Em meio a tantas transformações e rearranjos econômicos, sociais e políticos por que passa o Brasil, e diante dos escândalos de malversação de recursos públicos na preparação da infraestrutura, somados à subserviência do país aos ditames do modelo de negócio da Fifa, não poderia mesmo ser tranquilo o cenário de realização da Copa do Mundo de 2014, programada para acontecer em doze capitais de estados brasileiros. Muitos valores e práticas entraram em choque e, com uma sociedade mais ativa e sem respostas às suas manifestações, o país rifou a bola para o alto.

Não é preciso entender de futebol para saber dos riscos de uma partida às cabeçadas, onde a atitude de se livrar da bola, mais do que jogo feio e grotesco, revela descontrole e ausência de estilo, o que sempre acaba favorecendo o adversário. Para o povo brasileiro, que torceu pela seleção em todas as copas realizadas até hoje, quer em momentos de ditadura ou de democracia, em circunstâncias de estabilidade econômica ou de crise, não há interesse na quebra dessa longa sequência de vibrações embaladas por lances de paixão por futebol, como um forte traço cultural.

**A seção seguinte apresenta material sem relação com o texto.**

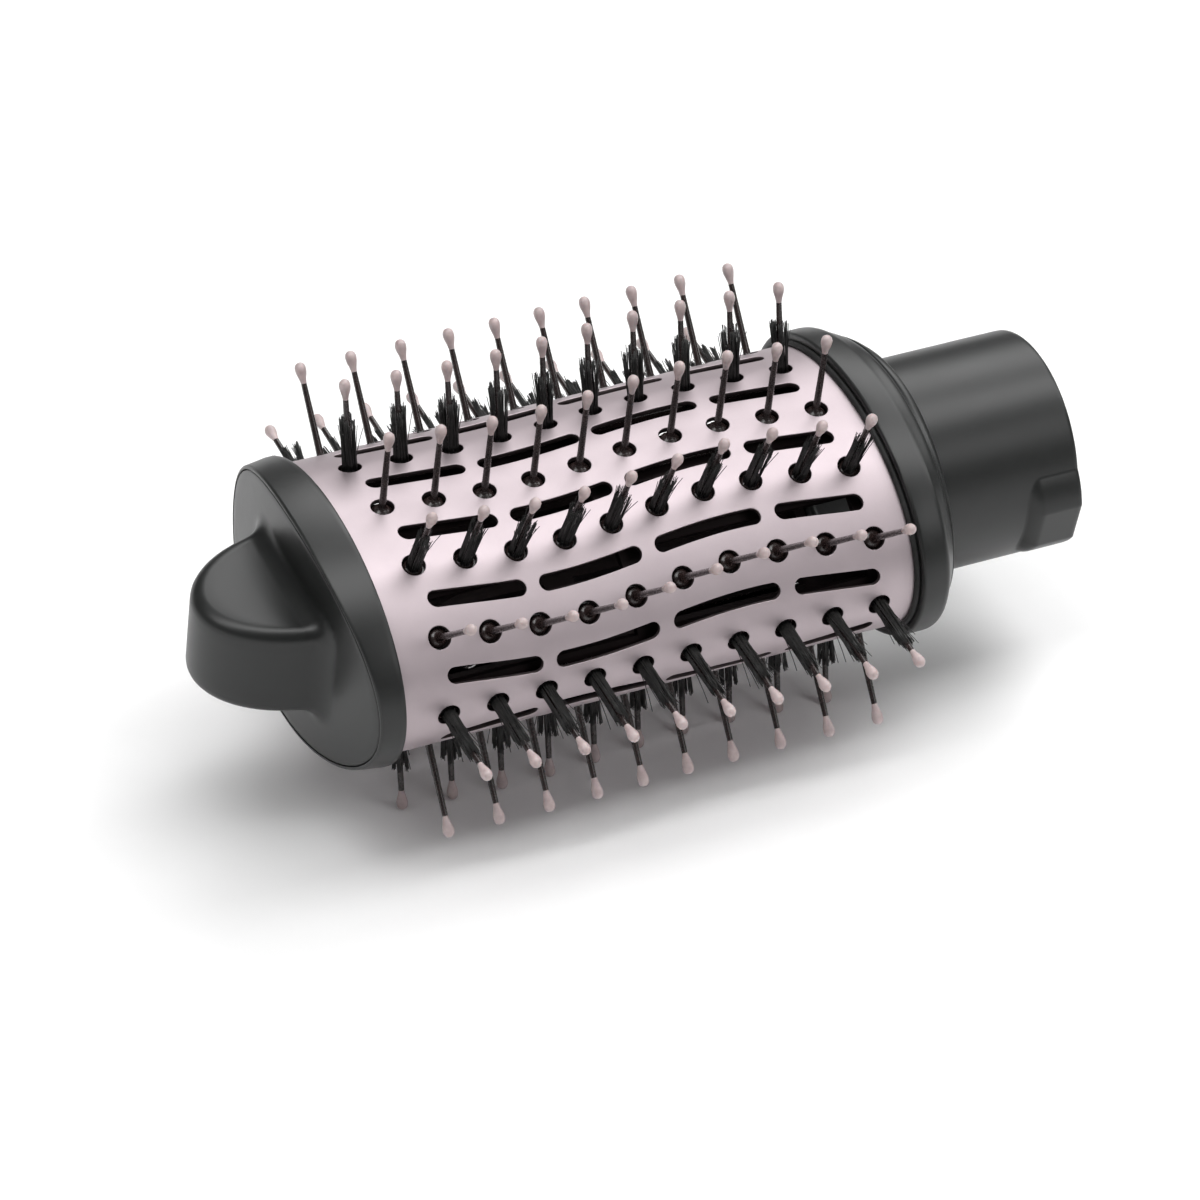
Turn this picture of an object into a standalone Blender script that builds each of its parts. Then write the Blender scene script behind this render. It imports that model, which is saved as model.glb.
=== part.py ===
"""Oval hot air brush head: perforated metal barrel, twelve pin and bristle strips, cool tip and neck.

Units are metres and +Z is up. The head is drawn in its own frame, with X along the barrel towards
the neck, Y across the wide way of the oval and Z across the narrow way. X = 0 is the front edge of
the visible metal. An empty then lays the head down on the pins of two rows.
"""
import bpy
import bmesh
import numpy as np
from math import atan2, cos, pi, radians, sin, sqrt
from mathutils import Matrix, Vector

MM = 0.001

# Barrel: an oval tube of thin metal.
HALF_WIDTH = 27.0 * MM
HALF_HEIGHT = 18.0 * MM
SLEEVE_WALL = 0.8 * MM
SLEEVE_START = -2.0 * MM
SLEEVE_END = 88.4 * MM
METAL_LENGTH = 86.3 * MM
GAP = 0.3 * MM

# Hole pattern: rows along the barrel, with a slot row between each two.
ROWS = 12
HOLES_PER_ROW = 10
FACETS = 2 * ROWS
FIRST_HOLE = 7.6 * MM
PITCH = 8.0 * MM
HOLE_RADIUS = 1.8 * MM
HOLE_SIDES = 6
SLOT_WIDTH = 2.7 * MM
SLOT_SPANS = ((0.0, 1.93), (2.2, 4.35), (4.65, 6.9), (7.2, 9.0))
WAVE_HEIGHT = 1.16 * MM
WAVE_LENGTH = 7.4
WAVE_START = 4.45
STRAIGHT_ROWS = (3, 9)

# Strips under the metal, with pins that stand through the holes.
STRIP_START = 0.6 * MM
STRIP_END = 83.3 * MM
STRIP_DEPTH = 1.1 * MM
STRIP_WALL = 1.2 * MM
STRIP_HALF = 2.8 * MM
STRAIGHT_STRIP_HALF = 2.0 * MM
PIN_HEIGHT = 14.6 * MM
BALL_HEIGHT = 13.2 * MM
BALL_RADIUS = 0.92 * MM
SHAFT_TOP = 11.6 * MM
SHAFT_RADIUS = 0.48 * MM
BOSS_RADIUS = 1.4 * MM
TUFT_HEIGHT = 8.2 * MM
TUFT_RADIUS = 1.5 * MM
PIN_SIDES = 4

# Inner duct in two halves, with windows under the slots.
CORE_DEPTH = 2.8 * MM
CORE_WALL = 1.4 * MM
WINDOW_WIDTH = 3.0 * MM
WINDOW_SPANS = ((6.0 * MM, 40.0 * MM), (45.0 * MM, 79.0 * MM))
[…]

É certo que causa indignação a agressividade com que a Fifa impõe seu modelo de negócio nas geografias em que leva a efeito uma Copa do Mundo. É revoltante também a subserviência dos poderes públicos e dos agentes do mercado de um país como o Brasil, que além de ter a seleção campeã das campeãs mundiais, dispõe da quinta maior população do mundo, com o diferencial comparativo de falar a mesma língua. Entretanto, vale destacar que a falta de percepção desse potencial na hora de defender os interesses do país é um problema atávico que ainda precisa ser superado, haja vista a forma como o Brasil permitiu a exploração do comércio de produtos de informática sem um mínimo respeito sequer ao idioma falado no país.

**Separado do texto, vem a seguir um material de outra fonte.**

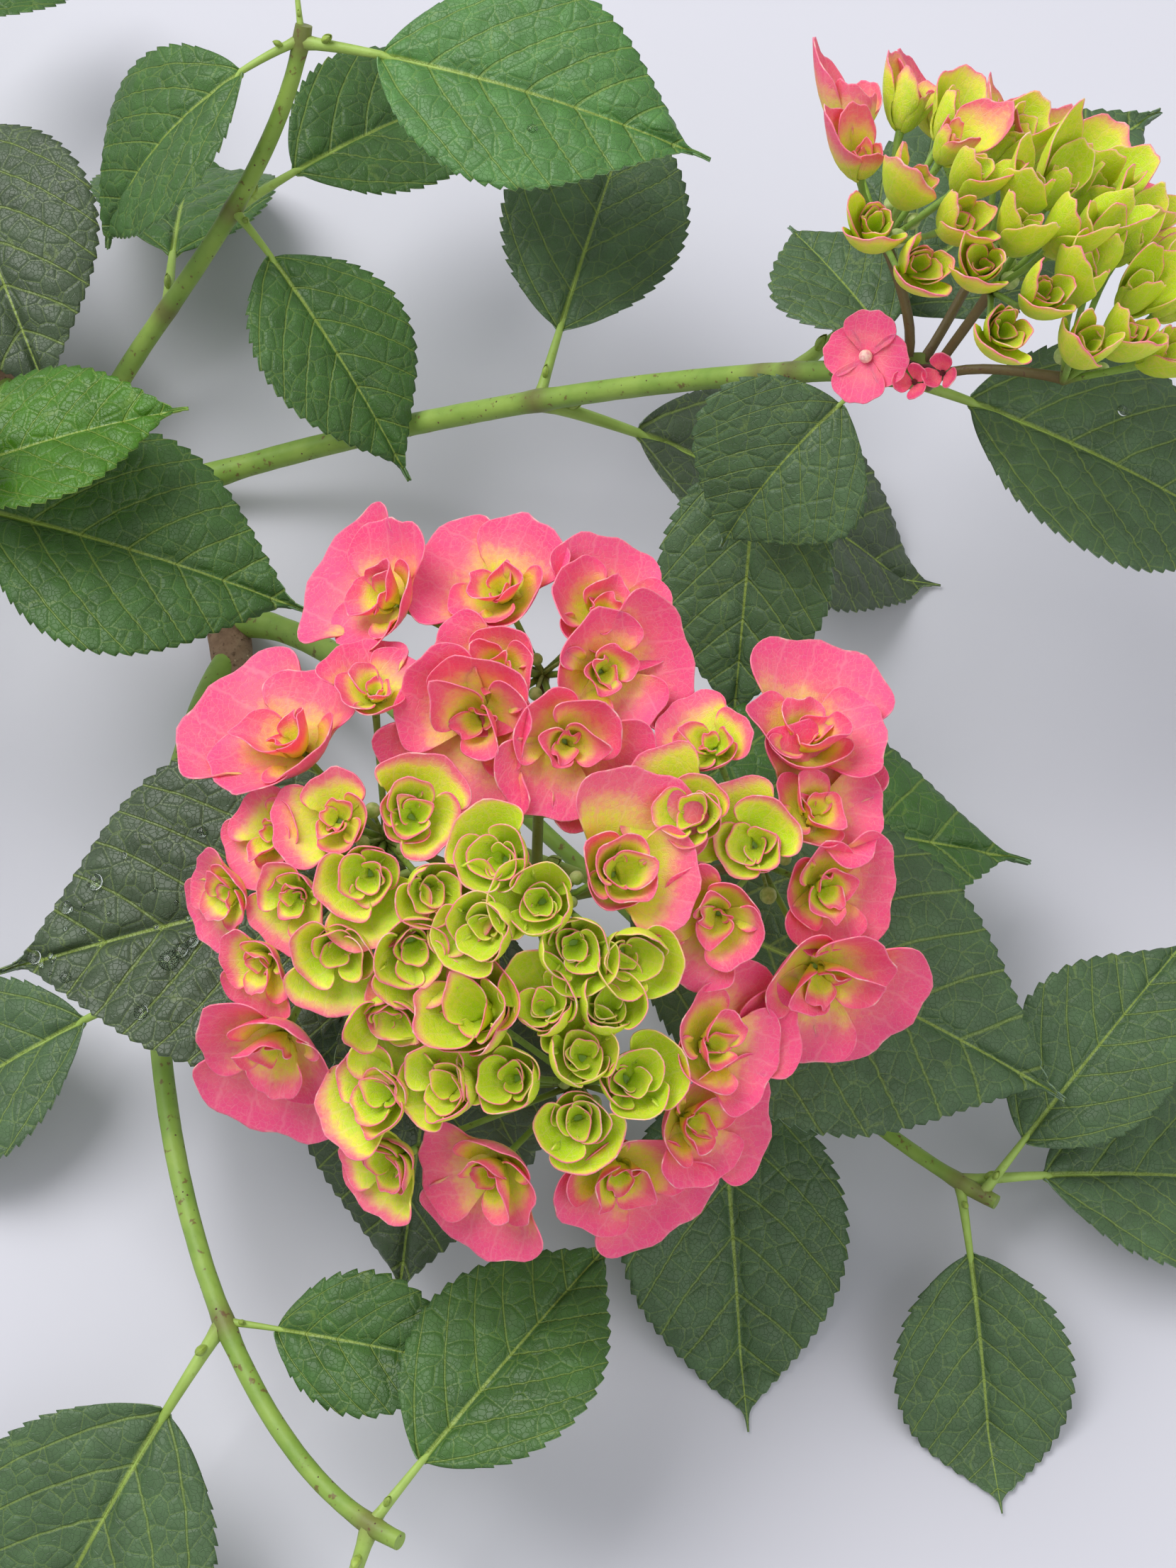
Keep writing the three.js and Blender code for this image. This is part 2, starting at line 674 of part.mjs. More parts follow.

Há muito contra o que protestar. Especificamente com relação à Copa do Mundo, o que não cabe a essa altura do campeonato é cultivar queixas retardadas. A hora de protestar contra a realização desse evento já passou, teria sido quando o Brasil foi escolhido para sediar o mundial. Agora, os estádios já estão aí e a bola vai rolar. Se está havendo desvios de recursos e eventuais omissões diante de falcatruas, que o Ministério Público seja acionado para apurar e que a justiça seja pressionada a punir os culpados. Ir para as ruas simplesmente tentar inviabilizar a Copa não parece razoável. De mais a mais, fazer esse jogo é marcar gol contra o Brasil.

O momento é de baixar a bola, de tomar consciência do jogo, de atacar e defender o que precisa ser atacado e defendido. O que está em campo é a imagem internacional do Brasil, o patrimônio renovável do futebol, a força integrativa dos brasileiros e a capacidade de juntar povos distintos em torno de uma emulação desportiva de proporção global. Colocar a bola no chão é, antes de tudo, ficarmos atentos às implicações dos nossos protestos, a fim de termos clareza do que queremos obter com a nossa participação e, dessa forma, evitarmos jogar contra nós mesmos. Há muita bola nesse jogo, e muita bola aqui quer dizer muitos interesses políticos, econômicos e de afirmação social, em um cenário interno e externo de disputas pelo poder.

Não dá para vacilar. Não cabem imediatismos nessa partida que começou antes do apito inicial. Protestar é normal, legítimo e demonstração de vitalidade democrática. As vozes das ruas precisam dizer das suas insatisfações, crenças e expectativas frustradas. Sem esse tipo de pressão, os governantes e os empresários, responsáveis pelos atrasos nas obras de infraestrutura de mobilidade urbana e aeroportuária, e pelo desleixo na qualificação das pessoas para as atividades turísticas e culturais, vão seguir fingindo que essa história de legado da Copa não é com eles.

Especificamente contra a Fifa e a CBF há muito o que protestar, e aí sim, nossas contestações podem surtir algum efeito se feitas aproveitando a visibilidade internacional da Copa do Mundo. É importante que a sociedade se mobilize e proteste, separando, repito, o que vale e o que não vale a pena ser atacado. Quem quiser comparecer aos jogos, que compareça, e quem quiser protestar, que proteste. Essa deve ser a regra democrática do jogo de bola coletivo mais popular do mundo. No Brasil, torcer juntos ainda é um importante ponto de coesão social, em meio a um mundo de tantas segregações.